Os condicionamentos de trânsito no Bairro Alto, exemplificou, comportaram “problemas de utilização abusiva do espaço público” e contribuíram para a especulação imobiliária, tendo “um impacto bastante negativo na fixação ou na manutenção dos moradores”.

“A cidade vive cada vez mais de turistas e isto ajuda a vinda de cada vez mais pessoas para visitar a cidade, mas não se preocupa tanto com os moradores que ainda cá estão. Portanto, parece-me uma medida que vai num determinado sentido, mas que não faz parte de uma estratégia a longo prazo de toda a cidade”, criticou.

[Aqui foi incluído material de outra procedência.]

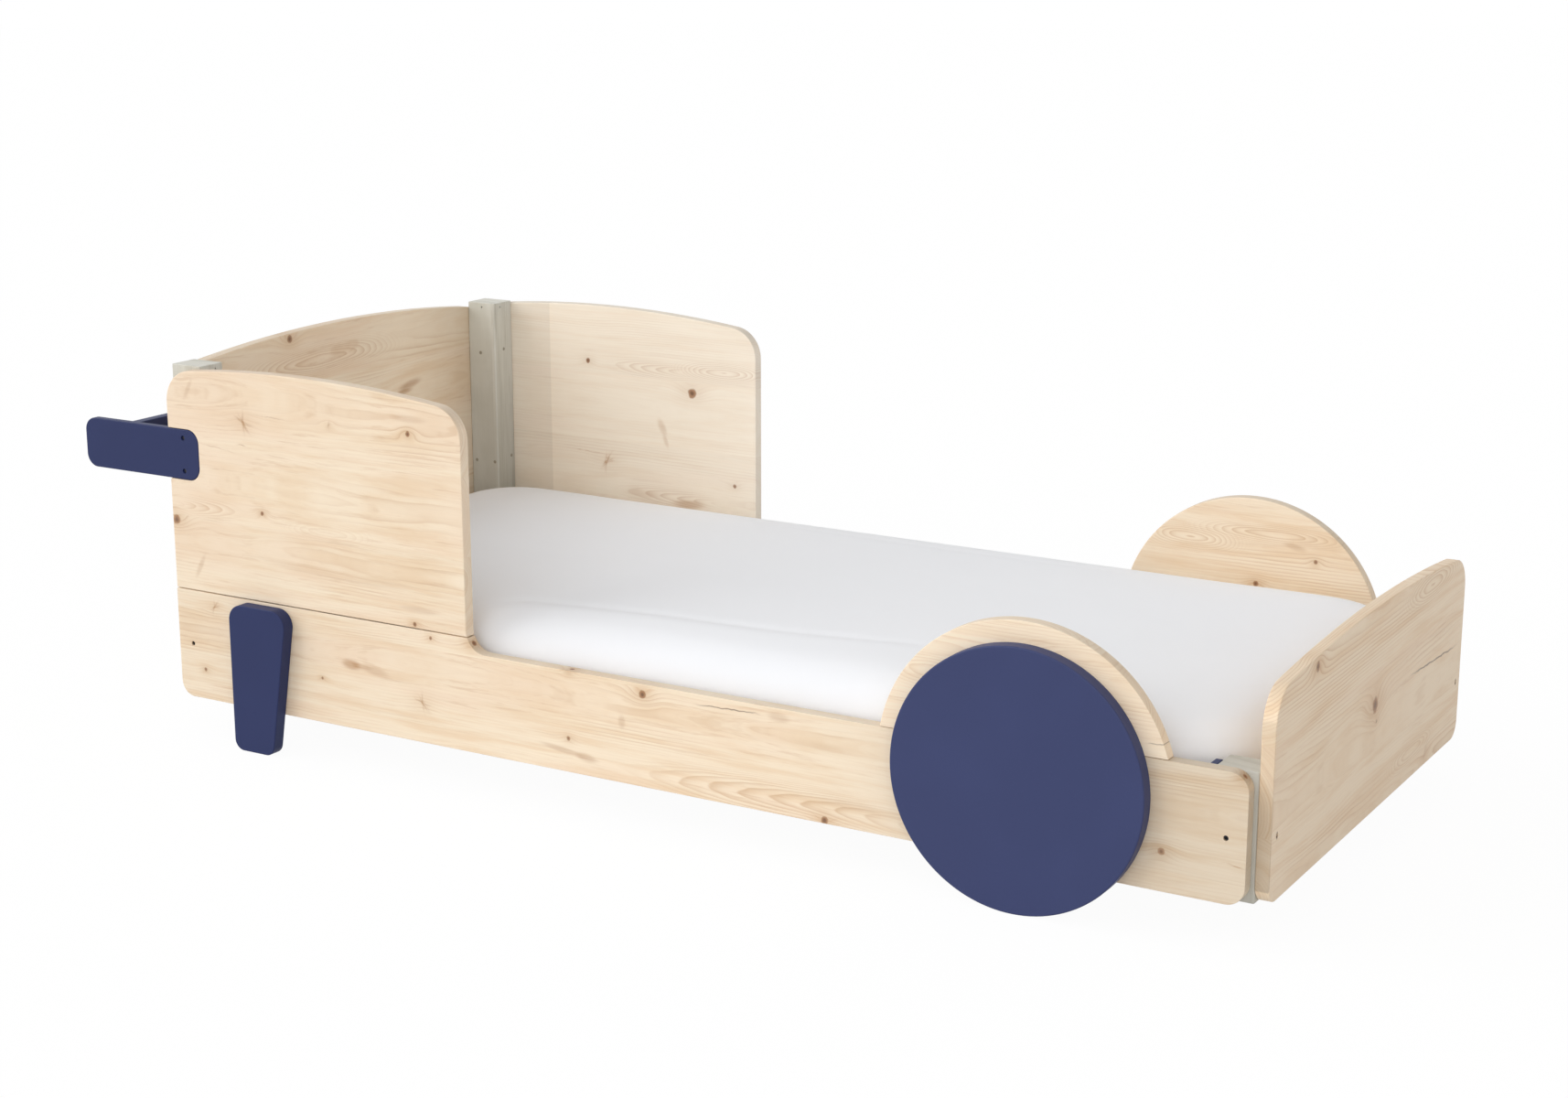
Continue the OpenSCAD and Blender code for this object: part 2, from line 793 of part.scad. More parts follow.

Para João Gonçalves, em Lisboa apenas de visita, os condicionamentos de trânsito na Baixa da capital e a conversão de algumas estradas em espaços pedonais fazem todo o sentido. “A nível de segurança, para todos os peões é uma mais-valia. Depois até a nível de turismo, é impecável porque uma pessoa não tem de andar sempre preocupada se vêm carros, se não vêm. É mais seguro para todos”, defendeu.

Isabel Rudowsky, moradora na Baixa, também concorda com a intenção da autarquia “desde que os serviços públicos funcionem como deve ser”. Já Maria do Céu, que vive na Costa do Castelo, onde a circulação automóvel já é condicionada, diz que “é um inferno” e lamenta que os filhos não possam ir a qualquer momento à casa dos pais. “É muito chato”, disse, entre suspiros.

A autarquia prevê a apresentação deste plano, durante o mês de fevereiro, às juntas de freguesia, associações de moradores e de comerciantes e à assembleia municipal. Em março, o plano deverá ser aprovado e o regulamento enviado para um período de consulta pública.

A partir de 01 maio, os cidadãos podem efetuar o registo para a obtenção dos dísticos e em junho serão realizadas campanhas de informação, prevendo-se a efetiva fiscalização e controlo de acesso (através de pórticos) entre julho e agosto.